The Choctaw, Oklahoma and Gulf Railroad (CO&G), known informally as the "Choctaw Route," was an American railroad in the states of Arkansas and Oklahoma.

Origins
The company, originally known as the Choctaw Coal and Railway Company, completed its main line between West Memphis, Arkansas and western Oklahoma by 1900.  In 1901 the CO&G chartered a subsidiary company, the Choctaw, Oklahoma and Texas Railroad, to continue construction west into the Texas panhandle, and by 1902 the railroad had extended as far west as Amarillo.

Choctaw Northern Railroad
The Watonga and Northwestern Railroad was incorporated in Oklahoma Territory on May 19, 1900.  Its name changed to the Choctaw and Northern Railroad on March 22, 1901.  Though not originally controlled by the CO&G, this railway did in the 1901-1902 timeframe build its main line from a connection with the CO&G at Geary, Oklahoma north toward the Oklahoma-Kansas border, about 106 miles distant.  It passed through or created towns along the way such as Greenfield, Watonga and Homestead in Blaine County; Cleo Springs, originally Cleo, in Major County; and, in Alfalfa County,  the towns of Aline, Augusta, Lambert, Ingersoll, Driftwood, and Amorita.  At the border, it continued about 16 miles north through Waldron, Kansas-- where it crossed the line of the Kansas City, Mexico and Orient Railroad-- to end at Anthony, Kansas, which had existed at the intersection of the St.
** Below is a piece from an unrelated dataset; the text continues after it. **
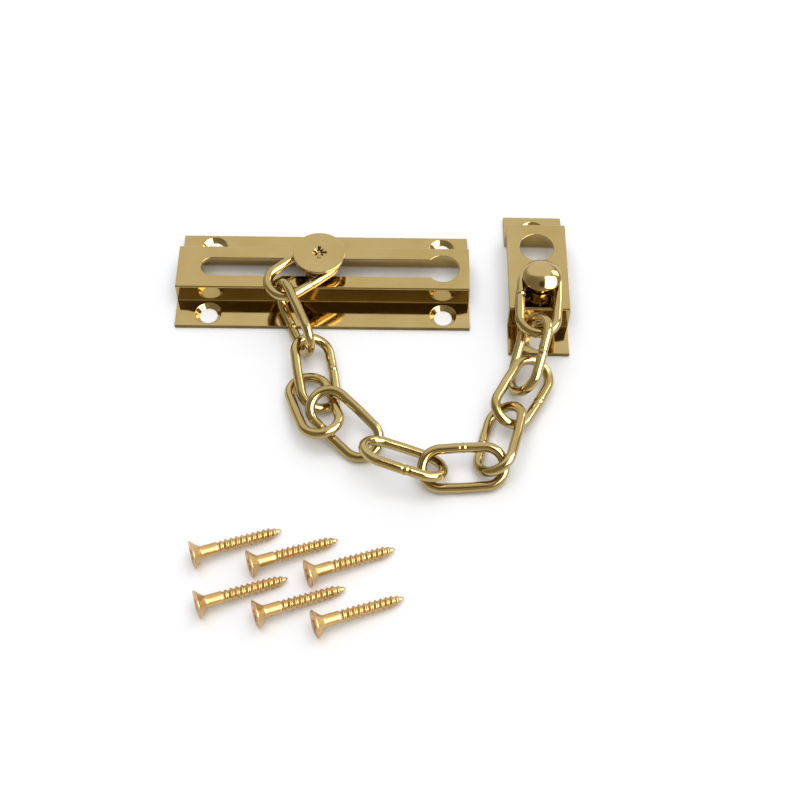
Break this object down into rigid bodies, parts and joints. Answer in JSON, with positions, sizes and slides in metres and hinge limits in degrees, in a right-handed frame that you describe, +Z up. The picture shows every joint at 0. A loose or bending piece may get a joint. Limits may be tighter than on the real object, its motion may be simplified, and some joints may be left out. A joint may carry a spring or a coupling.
{
  "type": "door chain guard",
  "caption": "Door chain guard: a button slides in a raised slotted plate, with a chain of oval links to a smaller plate with a knob and a parking hole, and its wood screws.",
  "frame": {"origin": "under the middle of the whole set's bounding box, on the table that it lies on", "axes": "+X along the slide plate's slot towards its keyhole; +Y along the table towards its rear, away from the screws; +Z up from the table"},
  "size_m": [0.1071, 0.132, 0.0163],
  "materials": {
    "plate_brass": "polished brass, faintly brushed along the plate",
    "chain_brass": "polished bright wire",
    "screw_brass": "yellow brass, duller than the plates"
  },
  "bodies": {
    "slide_plate": {"slide_plate": "plate_brass"},
    "collar": {"button_collar": "plate_brass"},
    "button": {"button_head": "plate_brass", "button_foot": "plate_brass"},
    "link_01": {"link_01": "chain_brass"},
    "link_02": {"link_02": "chain_brass"},
    "link_03": {"link_03": "chain_brass"},
    "link_04": {"link_04": "chain_brass"},
    "link_05": {"link_05": "chain_brass"},
    "link_06": {"link_06": "chain_brass"},
    "link_07": {"link_07": "chain_brass"},
    "link_08": {"link_08": "chain_brass"},
    "link_09": {"link_09": "chain_brass"},
    "link_10": {"link_10": "chain_brass"},
    "link_11": {"link_11": "chain_brass"},
    "frame_plate": {"frame_plate": "plate_brass", "knob": "plate_brass", "knob_washer": "plate_brass"},
    "screw_1": {"screw_1": "screw_brass"},
    "screw_2": {"screw_2": "screw_brass"},
    "screw_3": {"screw_3": "screw_brass"},
    "screw_4": {"screw_4": "screw_brass"},
    "screw_5": {"screw_5": "screw_brass"},
    "screw_6": {"screw_6": "screw_brass"}
  },
  "joints": [
    {"name": "button_slide", "type": "slide", "parent": "slide_plate", "child": "collar", "axis": [1, 0, 0], "range_m": [-0.0295, 0.0335]},
    {"name": "button_turn", "type": "hinge", "parent": "collar", "child": "button", "pos_m": [-0.0145, 0.0417, 0.007], "axis": [0, 0, 1], "continuous": true},
    {"name": "link_01_turn", "type": "hinge", "parent": "collar", "child": "link_01", "pos_m": [-0.0145, 0.0417, 0.01], "axis": [0, 0, 1], "range_deg": [-1, 48]},
    {"name": "link_02_turn", "type": "hinge", "parent": "link_01", "child": "link_02", "pos_m": [-0.02299, 0.03146, 0.00904], "axis": [0, 0, -1], "range_deg": [-10, 10]},
    {"name": "link_03_turn", "type": "hinge", "parent": "link_02", "child": "link_03", "pos_m": [-0.01686, 0.01614, 0.00585], "axis": [0, 0, 1], "range_deg": [-31, 28]},
    {"name": "link_04_turn", "type": "hinge", "parent": "link_03", "child": "link_04", "pos_m": [-0.01491, 0.00283, 0.0034], "axis": [0, 0, -1], "range_deg": [-15, 15]},
    {"name": "link_05_turn", "type": "hinge", "parent": "link_04", "child": "link_05", "pos_m": [-0.0116, -0.00582, 0.00574], "axis": [0, 0, 1], "range_deg": [-26, 12]},
    {"name": "link_06_turn", "type": "hinge", "parent": "link_05", "child": "link_06", "pos_m": [0.00036, -0.01473, 0.00541], "axis": [0, 0, 1], "range_deg": [-19, 22]},
    {"name": "link_07_turn", "type": "hinge", "parent": "link_06", "child": "link_07", "pos_m": [0.01588, -0.0206, 0.00468], "axis": [0, 0, 1], "range_deg": [-31, 35]},
    {"name": "link_08_turn", "type": "hinge", "parent": "link_07", "child": "link_08", "pos_m": [0.03028, -0.01851, 0.00435], "axis": [0, 0, 1], "range_deg": [-55, 5]},
    {"name": "link_09_lift", "type": "hinge", "parent": "link_08", "child": "link_09", "pos_m": [0.03553, -0.00455, 0.00475], "axis": [1, 0, 0], "range_deg": [0, 70]},
    {"name": "link_10_turn", "type": "hinge", "parent": "link_09", "child": "link_10", "pos_m": [0.04096, 0.00709, 0.00555], "axis": [0, 0, -1], "range_deg": [-5, 24]},
    {"name": "link_11_turn", "type": "hinge", "parent": "link_10", "child": "link_11", "pos_m": [0.04343, 0.01973, 0.01006], "axis": [0, 0, 1], "range_deg": [-25, 22]},
    {"name": "frame_plate_turn", "type": "hinge", "parent": "link_11", "child": "frame_plate", "pos_m": [0.0453, 0.0341, 0.011], "axis": [0, 0, 1], "range_deg": [-90, 20]},
    {"name": "screw_1_lift", "type": "slide", "parent": "slide_plate", "child": "screw_1", "axis": [0, 0, 1], "range_m": [0, 0.03]},
    {"name": "screw_2_lift", "type": "slide", "parent": "slide_plate", "child": "screw_2", "axis": [0, 0, 1], "range_m": [0, 0.03]},
    {"name": "screw_3_lift", "type": "slide", "parent": "slide_plate", "child": "screw_3", "axis": [0, 0, 1], "range_m": [0, 0.03]},
    {"name": "screw_4_lift", "type": "slide", "parent": "slide_plate", "child": "screw_4", "axis": [0, 0, 1], "range_m": [0, 0.03]},
    {"name": "screw_5_lift", "type": "slide", "parent": "slide_plate", "child": "screw_5", "axis": [0, 0, 1], "range_m": [0, 0.03]},
    {"name": "screw_6_lift", "type": "slide", "parent": "slide_plate", "child": "screw_6", "axis": [0, 0, 1], "range_m": [0, 0.03]}
  ],
  "couplings": [
    {"joint": "link_03_turn", "follows": "button_slide", "rad_per_m": -15.4},
    {"joint": "link_06_turn", "follows": "button_slide", "rad_per_m": 10.5},
    {"joint": "link_07_turn", "follows": "button_slide", "rad_per_m": 17.2},
    {"joint": "link_11_turn", "follows": "button_slide", "rad_per_m": -12.3}
  ]
}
Louis-San Francisco Railroad and the Missouri Pacific Railway since at least 1891.  This gave it a mainline of about 121 miles.  It also built a branch from its line at Ingersoll—a town created by the railroad—west to the Woods County seat of Alva, Oklahoma, about 16 miles.  This gave the railway a total trackage of about 137-138 miles.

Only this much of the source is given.